Entretien avec Jean-Pierre Cuzin, conservateur général du Patrimoine,
chargé du département des Peintures au musée du Louvre

Que peut apporter le multimédia au patrimoine ?


Il convient, me semble-t-il, de distinguer ce qui est scientifique de ce qui est culturel. Sur le plan scientifique, le CD ROM ne fait pas, pas encore, partie des outils de l’histoire de l’art. Nos outils (catalogues, revues, monographies) sont encore largement dominés par le papier et une culture de l’écrit. Et c’est très bien.
Peut-être, dans un certain avenir, le CD ROM pourra-t-il servir de médium pour la publication de certaines données comme des actes de colloque ou des inventaires sommaires illustrés, mais la version papier continuera d’exister, la version électronique étant essentiellement un outil commode de diffusion du savoir en direction d’organismes singuliers (bibliothèques, universités, instituts d’histoire de l’art). Toutefois, ce n’est pas encore le cas et il n’est pas certain que les développements actuels des nouveaux réseaux comme Internet ne s’imposent pas, au détriment-même du CD ROM, en tant qu’outil de partage du savoir. Ce qui est aussi la mission d’un musée comme le Louvre.

Sur le plan culturel, la pertinence des nouveaux média semble plus évidente. Il s’agit ici aussi de partager, partager du savoir évidemment, mais aussi du plaisir, de l’étonnement, de la délectation.
Car ce titre, Musée du Louvre, peinture française, s’adresse avant tout au plus grand nombre. Un public d’adultes d’abord (amateurs, curieux aimant les musées, leur histoire, leurs collections) mais peut-être aussi des étudiants, et pourquoi pas certains spécialistes, qui pourront facilement retrouver l’accrochage de telle ou telle salle.
La possibilité de se mouvoir librement en manipulant la "souris" d’une salle à l’autre dans l’espace des soixante-dix ou quatre-vingts salles du parcours de la peinture française est évidemment très séduisante. On peut aussi penser que ces nouveaux outils vont prochainement modifier certaines méthodes d’enseignement, et que, notamment dans les écoles, ce genre de productions interactives rencontrera un assez grand succès. La possibilité d’imprimer des fiches et des textes à partir du CD ROM y sera sans doute pour beaucoup.

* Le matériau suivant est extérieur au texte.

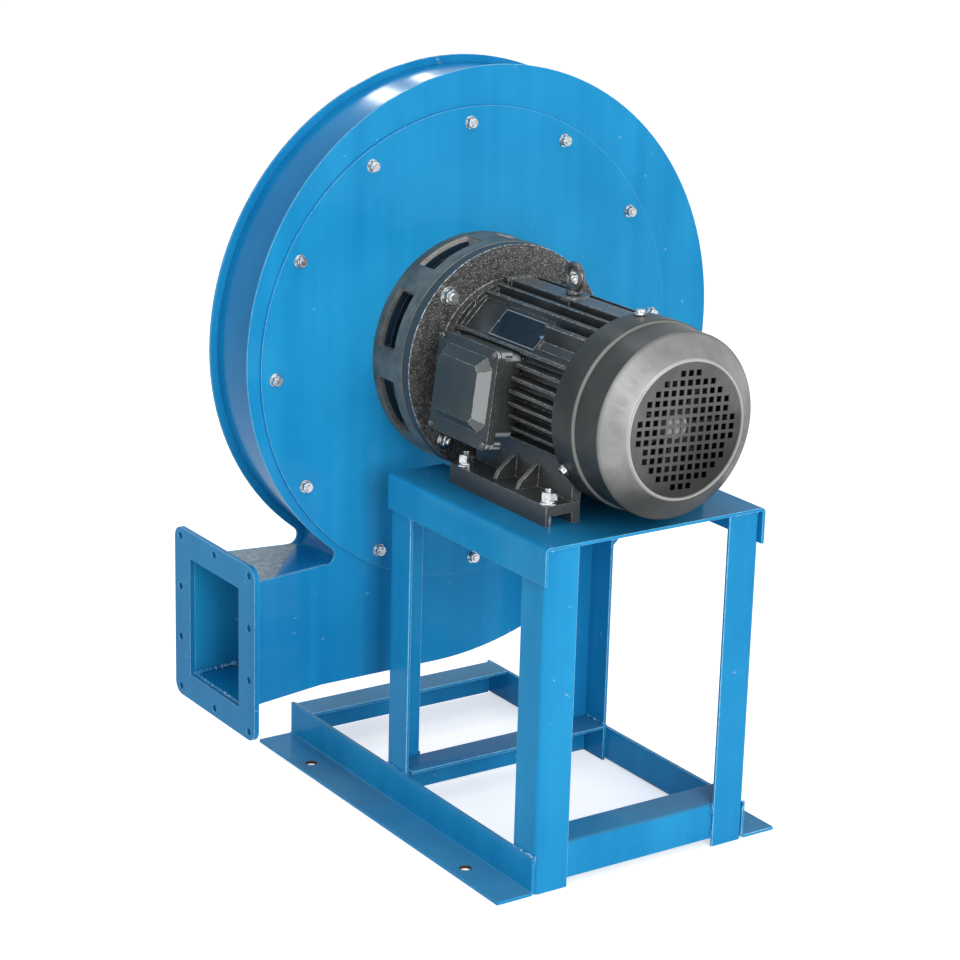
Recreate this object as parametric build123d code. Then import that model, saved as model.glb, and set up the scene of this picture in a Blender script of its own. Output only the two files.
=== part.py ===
from build123d import *
import math
import os

# High pressure centrifugal fan on a fabricated stand, direct driven by a flange and foot mounted motor.
# X runs across the stand, with the outlet towards -X. The shaft lies along Y, with the casing at +Y.
# Z is up. The origin lies on the floor, in the middle of the four holding-down holes. Sizes in mm.

# Stand: folded motor plate on four angle legs, two base rails and three cross members
sheet = 4.0                   # thickness of the plate and of all the angles
bend = 2.5                    # inner radius of a bend
plate_top = 446.0             # height of the face that the motor stands on
plate_half_width = 165.0      # outer face of the folded lips
plate_front = -295.0
plate_back = 53.0
plate_lip = 47.0              # height of a folded lip, over the bend
plate_notch_gap = 4.0         # round the motor flange, which dips below the plate
leg_angle = 48.0              # both flanges of a leg
leg_front = -290.0            # outer face of the front legs
rail_width = 50.0             # floor flange of a rail
rail_height = 49.0
rail_front = -289.0
rail_back = 296.0
cross_width = 50.0
cross_height = 48.0
front_cross_top = 58.0
middle_cross_top = 53.0
rear_cross_inset = 2.0        # from the rear ends of the rails
base_hole_pitch_x = 390.0
base_hole_pitch_y = 378.0
base_hole_radius = 7.0

# Motor: frame 132 with feet and a 300 mm flange, standard fixing sizes
centre_height = 132.0         # plate to shaft
flange_face = 50.0            # Y of the flange face and of the shaft shoulder
flange_radius = 150.0
flange_thickness = 16.0
flange_spigot_radius = 115.0
flange_spigot_height = 4.0
flange_bolt_radius = 132.5
flange_bolt_count = 4
flange_hole_radius = 7.25
foot_pitch_x = 216.0
foot_pitch_y = 178.0
foot_setback = 89.0           # shaft shoulder to the first foot hole
foot_hole_radius = 6.0
foot_thickness = 26.0
foot_outer = 120.0            # from the middle plane
foot_inner = 70.0
foot_front_overhang = 20.0    # past the holes, lengthways
foot_rear_overhang = 12.0
foot_wall = 5.0               # outer wall of the hollow foot
foot_inner_wall = 12.0
foot_roof = 13.0
cheek_top = -60.0             # where the wall over the foot meets the barrel
foot_rib_thickness = 7.0
foot_rib_pitch = 48.0
foot_rib_top = -76.0

frame_radius = 98.0           # root of the cooling fins
frame_wall = 8.0
fin_height = 15.0
fin_thickness = 4.0
fin_pitch = 15.6
fin_rows = 8                  # fins on each flank
fin_top_row = 60.0            # height of the highest flank fin over the shaft
top_fin_places = (32.0, 50.0, 66.0)
rib_half_width = 15.0         # flat rib that carries the eyebolt
rib_height = 14.0
rib_end_half_width = 21.0     # where the rib meets the front ring
rib_end_rise = 2.0
frame_front = 20.0
frame_back = -232.0
frame_ring_height = 10.0
frame_end_length = 12.0
frame_rear_ring = 14.0
frame_ring_step = 2.0         # the rear ring is this much smaller
eyebolt_y = -104.0
eyebolt_radius = 4.0
eyebolt_seat_radius = 19.0    # boss on the rib
eyebolt_seat_height = 2.0
wire_hole_radius = 16.0
pad_angle = 45.0              # direction of the nameplate pad, above the horizontal
pad_rise = 2.0                # over the barrel
pad_low = -20.0                # edges of the pad along its face, from the shaft
pad_high = 29.0
pad_front = 10.0
pad_back = -140.0

# Terminal box on the outlet side
box_tilt = 7.3                # degrees that its cover faces upwards
box_middle_y = -68.5
box_middle_s = -15.3          # up its own face, from the shaft
box_length = 128.0            # along Y, over the cover
box_height = 125.0
box_depth = 31.0              # from the barrel to the face of its rim
box_wall = 4.0
box_rim = 4.0                 # rim stands out past the walls
box_sill = 10.0               # and this much more at the bottom
box_rim_thickness = 5.0
box_corner = 12.0
box_gasket = 1.0
box_cover_rim = 5.0
box_cover_wall = 3.0
dome_height = 13.0            # raised middle of the cover
dome_slope = 13.0
dome_side_margin = 8.0
dome_top_margin = 12.0
dome_bottom_margin = 18.0
dome_chamfer = 14.0
box_screw_inset = 7.0
box_screw_radius = 2.0
box_boss_radius = 5.5
box_boss_depth = 16.0
board_length = 60.0
board_height = 40.0
board_thickness = 8.0
board_shift = -4.0

# Cowl and cooling fan
cowl_front = -230.0
cowl_step = -270.0
cowl_corner = -315.5
cowl_end = -336.0
cowl_radius = 117.5
cowl_rear_radius = 114.2
cowl_face_radius = 88.0
cowl_sheet = 1.6
grille_bead_radius = 83.7
grille_bead = 2.2
grille_pitch = 11.4
grille_hole = 7.4
grille_turn = -3.5            # degrees
grille_reach = 6.1            # holes lie within this many pitches of the middle
cowl_screw_setback = 9.0
cowl_screw_count = 3
fan_radius = 92.0
fan_back = -318.0
fan_front = -276.0
fan_blade = 3.0
fan_blades = 7

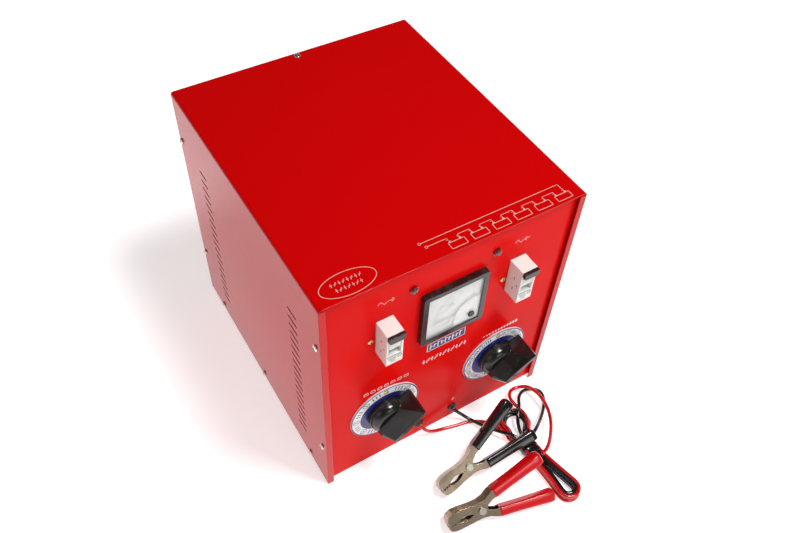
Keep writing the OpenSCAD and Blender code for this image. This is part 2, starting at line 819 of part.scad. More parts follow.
// Wafer switch: round body behind the panel, threaded bush through it, and a ring of solder tags
module tap_switch(x, tags) {
  on_panel(x, switch_z) difference() {
    union() {
      translate([0, 0, -sheet_t - wafer_d]) cylinder(h = wafer_d - 0.1, r = wafer_r, $fn = 64);
      translate([0, 0, -sheet_t - 1]) cylinder(h = sheet_t + 1 + bush_out, r = bush_r, $fn = 48);
      for (i = [0:tags - 1])
        rotate([0, 0, i * 360 / tags]) translate([wafer_r - 1, -1.5, -sheet_t - wafer_d + 10]) cube([7, 3, 1]);
    }
    translate([0, 0, -sheet_t - wafer_d + 5]) cylinder(h = wafer_d + bush_out + 10, r = shaft_r + shaft_play, $fn = 48);
  }
}

module coarse_switch() {
  color("peru") tap_switch(-switch_x, 7);
}

module fine_switch() {
  color("peru") tap_switch(switch_x, 10);
}

module switch_nuts() {
  color("silver")
  for (sx = [-1, 1])
    ring_nut(sx * switch_x, switch_z, dial_t + 0.05, nut_r, bush_r + fit, nut_t);
}

// ---- Lead grommets ----

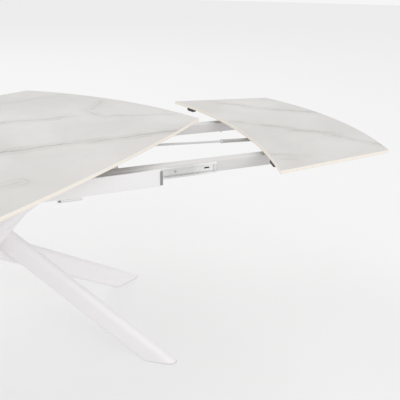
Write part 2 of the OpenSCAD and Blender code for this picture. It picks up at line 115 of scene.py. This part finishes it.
def settle(piece):
    """Moves a piece's place, turn and scale into its mesh."""
    pick(piece)
    bpy.ops.object.transform_apply(location=True, rotation=True, scale=True)


def apply_all(piece):
    pick(piece)
    for modifier in list(piece.modifiers):
        bpy.ops.object.modifier_apply(modifier=modifier.name)


def join(name, pieces):
    clear_selection()
    for piece in pieces:
        piece.select_set(True)
    bpy.context.view_layer.objects.active = pieces[0]
    if len(pieces) > 1:
        bpy.ops.object.join()
    joined = bpy.context.object
    joined.name = joined.data.name = name
    settle(joined)
    return joined


def smooth(piece, degrees=32.0):
    pick(piece)
    bpy.ops.object.shade_smooth_by_angle(angle=math.radians(degrees))


def paint(piece, *materials):
    piece.data.materials.clear()
    for material in materials:
        piece.data.materials.append(material)


def hand_over(piece, body, slot, *stands_for):
    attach(piece, body)
    if stands_for:
        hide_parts(*stands_for)


def bevel(piece, width, segments=3, degrees=30.0):
    modifier = piece.modifiers.new("edge", "BEVEL")
    modifier.width = width
    modifier.segments = segments
    modifier.limit_method = "ANGLE"
    modifier.angle_limit = math.radians(degrees)
    modifier.harden_normals = False
    apply_all(piece)


def merged_copy(node, name):
    """A copy of a CAD node with its triangles joined up and its flat faces made whole."""
    pick(nodes[node])
    bpy.ops.object.duplicate()
    copy = bpy.context.object
    copy.name = copy.data.name = name
    pick(copy)
    bpy.ops.object.mode_set(mode="EDIT")
    bpy.ops.mesh.select_all(action="SELECT")
    bpy.ops.mesh.remove_doubles(threshold=0.00002)
    bpy.ops.mesh.dissolve_limited(angle_limit=math.radians(0.6))
    bpy.ops.object.mode_set(mode="OBJECT")
    return copy


def eased(node, name, width, material):
    """The CAD node with its sharp edges rounded, as folded, cut or moulded edges are."""
    piece = merged_copy(node, name)
    bevel(piece, width)
    smooth(piece)
    paint(piece, material)
    hand_over(piece, body_of[node], slot_of[node], node)
    return piece


# ---------- node groups shared by the materials ----------

def group(name, inputs, outputs):
    tree = bpy.data.node_groups.new(name, "ShaderNodeTree")
    for title, kind in inputs:
        tree.interface.new_socket(title, in_out="INPUT", socket_type="NodeSocket" + kind)
    for title, kind in outputs:
        tree.interface.new_socket(title, in_out="OUTPUT", socket_type="NodeSocket" + kind)
    return tree, tree.nodes.new("NodeGroupInput"), tree.nodes.new("NodeGroupOutput")


def add(tree, kind, **settings):
    node = tree.nodes.new("ShaderNode" + kind)
    for key, value in settings.items():
        setattr(node, key, value)
    return node


def vector_math(tree, operation, first, second=None):
    node = add(tree, "VectorMath", operation=operation)
    for socket, value in zip(node.inputs, (first, second)):
        wire(tree, value, socket)
    return node.outputs["Value"] if operation in ("DOT_PRODUCT", "LENGTH") else node.outputs["Vector"]


def plain_math(tree, operation, first, second=None, third=None, clamp=False):
    node = add(tree, "Math", operation=operation, use_clamp=clamp)
    for socket, value in zip(node.inputs, (first, second, third)):
        wire(tree, value, socket)
    return node.outputs[0]


def wire(tree, value, socket):
    if value is None:
        return
    if isinstance(value, bpy.types.NodeSocket):
        tree.links.new(value, socket)
    else:
        socket.default_value = value


def noise(tree, coords, scale, detail=3.0, roughness=0.5):
    node = add(tree, "TexNoise")
    wire(tree, coords, node.inputs["Vector"])
    wire(tree, scale, node.inputs["Scale"])
    node.inputs["Detail"].default_value = detail
    node.inputs["Roughness"].default_value = roughness
    return node


def object_coords(tree):
    return add(tree, "TexCoord").outputs["Object"]


def remap(tree, value, low, high, new_low=0.0, new_high=1.0, smoothstep=False):
    node = add(tree, "MapRange", interpolation_type="SMOOTHSTEP" if smoothstep else "LINEAR")
    for title, item in (("Value", value), ("From Min", low), ("From Max", high),
                        ("To Min", new_low), ("To Max", new_high)):
        wire(tree, item, node.inputs[title])
    return node.outputs["Result"]


def make_relief_group():
    """Fine unevenness of a surface, as a normal."""
    tree, given, out = group("surface_relief", [("Scale", "Float"), ("Height", "Float")],
                             [("Normal", "Vector")])
    grain = noise(tree, object_coords(tree), given.outputs["Scale"], 2.0)
    bump = add(tree, "Bump")
    bump.inputs["Strength"].default_value = 1.0
    tree.links.new(given.outputs["Height"], bump.inputs["Distance"])
    tree.links.new(grain.outputs["Fac"], bump.inputs["Height"])
    tree.links.new(bump.outputs["Normal"], out.inputs["Normal"])
    return tree


def make_drift_group():
    """A slow change of tone across a piece, and a value that follows it."""
    tree, given, out = group("tone_drift", [("Colour", "Color"), ("Scale", "Float"), ("Amount", "Float")],
                             [("Colour", "Color"), ("Mask", "Float")])
    cloud = noise(tree, object_coords(tree), given.outputs["Scale"], 4.0, 0.6)
    mask = remap(tree, cloud.outputs["Fac"], 0.3, 0.7)
    low = plain_math(tree, "SUBTRACT", 1.0, given.outputs["Amount"])
    factor = remap(tree, mask, 0.0, 1.0, low, 1.0)
    tinted = vector_math(tree, "MULTIPLY", given.outputs["Colour"], factor)
    tree.links.new(tinted, out.inputs["Colour"])
    tree.links.new(mask, out.inputs["Mask"])
    return tree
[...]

Comment s’est passée votre collaboration ?

Je ne suis intervenu qu’assez tardivement dans la production de ce CD ROM. C’est avant tout Vincent Pomarède, conservateur dans mon département, qui a préparé l’essentiel des commentaires, notices et fiches explicatives (historiques et biographiques notamment).
Cet important travail d’écriture ne prétend toutefois pas être une somme scientifique sur la peinture française. Il s’agit avant tout d’être clair, précis, mais aussi concis, de telle sorte que le spectateur ou l’utilisateur ne soit pas perdu. La concision, rendue nécessaire par le médium - lire un long texte sur un écran est assez difficile -, nous fait bien sûr avoir des regrets sur tel ou tel aspect : ne fallait-il pas en dire un peu plus sur tel artiste ? Ne nous sommes-nous pas trop étendus sur telle question ?
Le juste équilibre est toujours difficile à trouver et encore plus à garder. Je suis entré dans ce projet à la demande d’André Hatala et de Pierre Coural qui cherchaient comment amener un peu de chaleur humaine dans ce projet. Le CD ROM est par nature, à la différence du cinéma, un médium froid. Leur proposition a été de me demander d’introduire les visiteurs aux grandes séquences muséographiques et artistiques - qui sous-tendent le circuit de la peinture française au Louvre. Nous avons donc travaillé sur un découpage par sous-ensembles des salles, et j’ai réfléchi à une courte introduction pour chacune de ces grandes entrées.
Bien sûr, il ne fallait pas le lire mais le dire, et nous avons enregistré plusieurs versions en studio. Au total, je suis évidemment un peu surpris de me voir sur un écran d’ordinateur, mais si ce genre de collaboration peut amener un CD ROM à toucher un plus large public, je crois qu’il faut le faire.

Entretien paru dans CD Loisirs du mois d’octobre 1996.